Deterministic phase slips in mesoscopic superconducting rings

TL;DR

This study provides a detailed, quantitative understanding of phase slips in mesoscopic superconducting rings, showing that they occur deterministically when the free energy barrier vanishes, aligning experimental data with Ginzburg-Landau theory.

Contribution

The paper demonstrates a precise match between experimental measurements and Ginzburg-Landau theory, revealing deterministic phase slips and clarifying the free energy landscape in one-dimensional superconductors.

Findings

Agreement between measurements and Ginzburg-Landau theory over various conditions

Phase slips occur deterministically when the energy barrier disappears

Provides a framework for studying quantum and thermal phase slips

Abstract

The properties of one-dimensional superconductors are strongly influenced by topological fluctuations of the order parameter, known as phase slips, which cause the decay of persistent current in superconducting rings and the appearance of resistance in superconducting wires.

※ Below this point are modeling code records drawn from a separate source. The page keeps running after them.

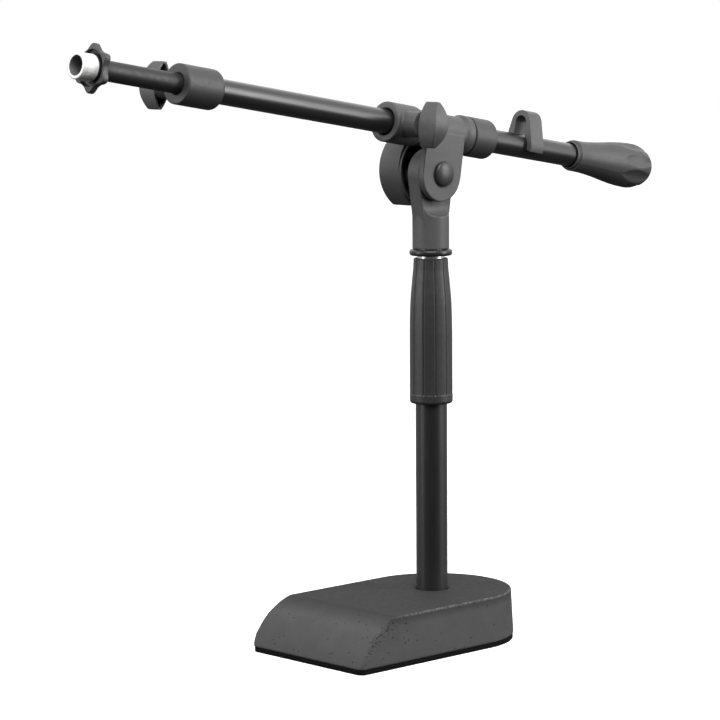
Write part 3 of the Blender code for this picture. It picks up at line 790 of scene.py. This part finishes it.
def make_pivot_bolt():
    angles = [math.pi / 2 * i / 10 for i in range(11)]
    dome = [(8.0 * math.sin(a), 12.2 + 3.0 * math.cos(a)) for a in angles]
    shank = [(7.9, 11.8), (7.5, 11.6), (4.0, 11.6), (4.0, -21.6), (3.6, -22.0), (0, -22.0)]
    bolt = moved(lathe(dome + shank), ALONG_Y)
    nodes = ["pivot_bolt"]
    looks = {"finish": "bolt_paint"}
    build("pivot_bolt_head", bolt, PIVOT, "boom_holder", "clamp_casting", nodes, **looks)


# ---------------------------------------------------------------- clamp


def make_clamp():
    waist, spigot, lip = 11.1, 10.4, 8.4
    barrel = [(0, 44.8), (CLAMP_R - 0.5, 44.8), (CLAMP_R, 44.3), (CLAMP_R, 23), (waist, 18)]
    barrel += [(waist, -17.2), (CLAMP_R, -19.6), (CLAMP_R, -24.6), (spigot, -24.6)]
    barrel += [(spigot, -36), (0, -36)]
    centre = (BOOM_OFFSET + EAR_SHIFT, EAR_SHIFT)
    round_end = arc(centre, CLAMP_EAR_R, -math.pi / 2, math.pi / 2, 60)
    ear = round_end + [(1.5, EAR_SHIFT + CLAMP_EAR_R), (1.5, EAR_SHIFT - CLAMP_EAR_R)]
    bore = [(0, -60), (CLAMP_BORE_R, -60), (CLAMP_BORE_R, 43.8), (lip, 43.8)]
    bore += [(lip, 60), (0, 60)]
    at_pivot = Matrix.Translation((BOOM_OFFSET, 0, 0)) @ ALONG_Y
    at_screw = Matrix.Translation((0, 0, CLAMP_SCREW_AT)) @ ALONG_Y
    steps = [
        ("UNION", extruded(ear, 6.8, 11.3)),
        ("UNION", moved(cylinder(BOSS_R, 6, CLAMP_BOSS_END - CLAMP_BOSS_SHORT), at_screw)),
        ("DIFFERENCE", lathe(bore)),
        ("DIFFERENCE", moved(cylinder(SCREW_HOLE_R, 4, 30), at_screw)),
        ("DIFFERENCE", moved(cylinder(BOLT_HOLE_R, 0, 20), at_pivot)),
    ]
    clamp = cast(combined(lathe(barrel), steps))
    build("boom_clamp_body", clamp, BOOM, "boom_holder", "clamp_casting", ["boom_clamp"])
    collar = [(CLAMP_R, -25.6), (CLAMP_R, -44.1), (CLAMP_BORE_R, -44.1), (CLAMP_BORE_R, -36.4)]
    collar += [(10.7, -36.4), (10.7, -25.6)]
    ring = lathe(rounded(collar, 0.9, True, 5), True)
    nodes = ["clamp_end_collar"]
    build("clamp_rear_collar", ring, BOOM, "boom_holder", "black_plastic", nodes)
    # The liner takes the near-black nylon finish, which is painted shade for the dark gap round the tube in the
    # clamp's mouth.
    sleeve = [(9.0, 43.6), (9.0, -43.0), (7.85, -43.0), (7.85, 41.5), (8.3, 43.3)]
    liner = lathe(rounded(sleeve, 0.3, True), True)
    build("liner", liner, BOOM, "boom_liner", "nylon", ["clamp_liner"])


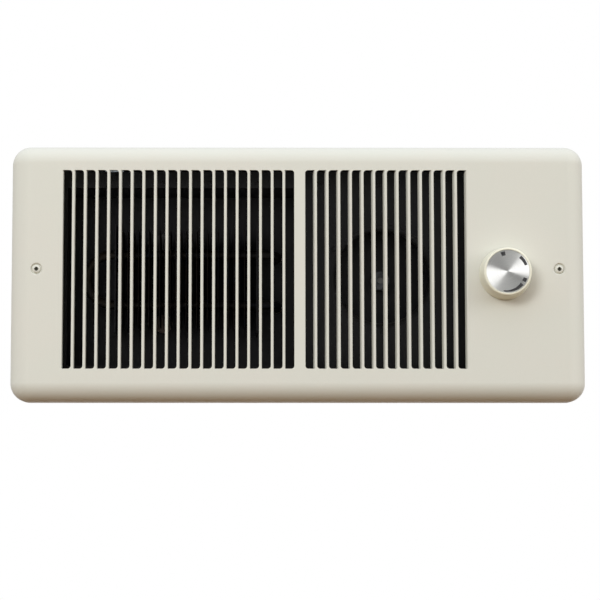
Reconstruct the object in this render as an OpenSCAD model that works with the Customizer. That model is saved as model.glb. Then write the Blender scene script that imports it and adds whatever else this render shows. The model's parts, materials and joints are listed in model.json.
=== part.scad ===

Despite extensive work, quantitative studies of phase slips have been limited by uncertainty regarding the order parameter's free energy landscape. Here we show detailed agreement between measurements of the persistent current in isolated flux-biased rings and Ginzburg-Landau theory over a wide range of temperature, magnetic field, and ring size; this agreement provides a quantitative picture of the free energy landscape. We also demonstrate that phase slips occur deterministically as the barrier separating two competing order parameter configurations vanishes. These results will enable studies of quantum and thermal phase slips in a well-characterized system and will provide access to outstanding questions regarding the nature of one-dimensional superconductivity.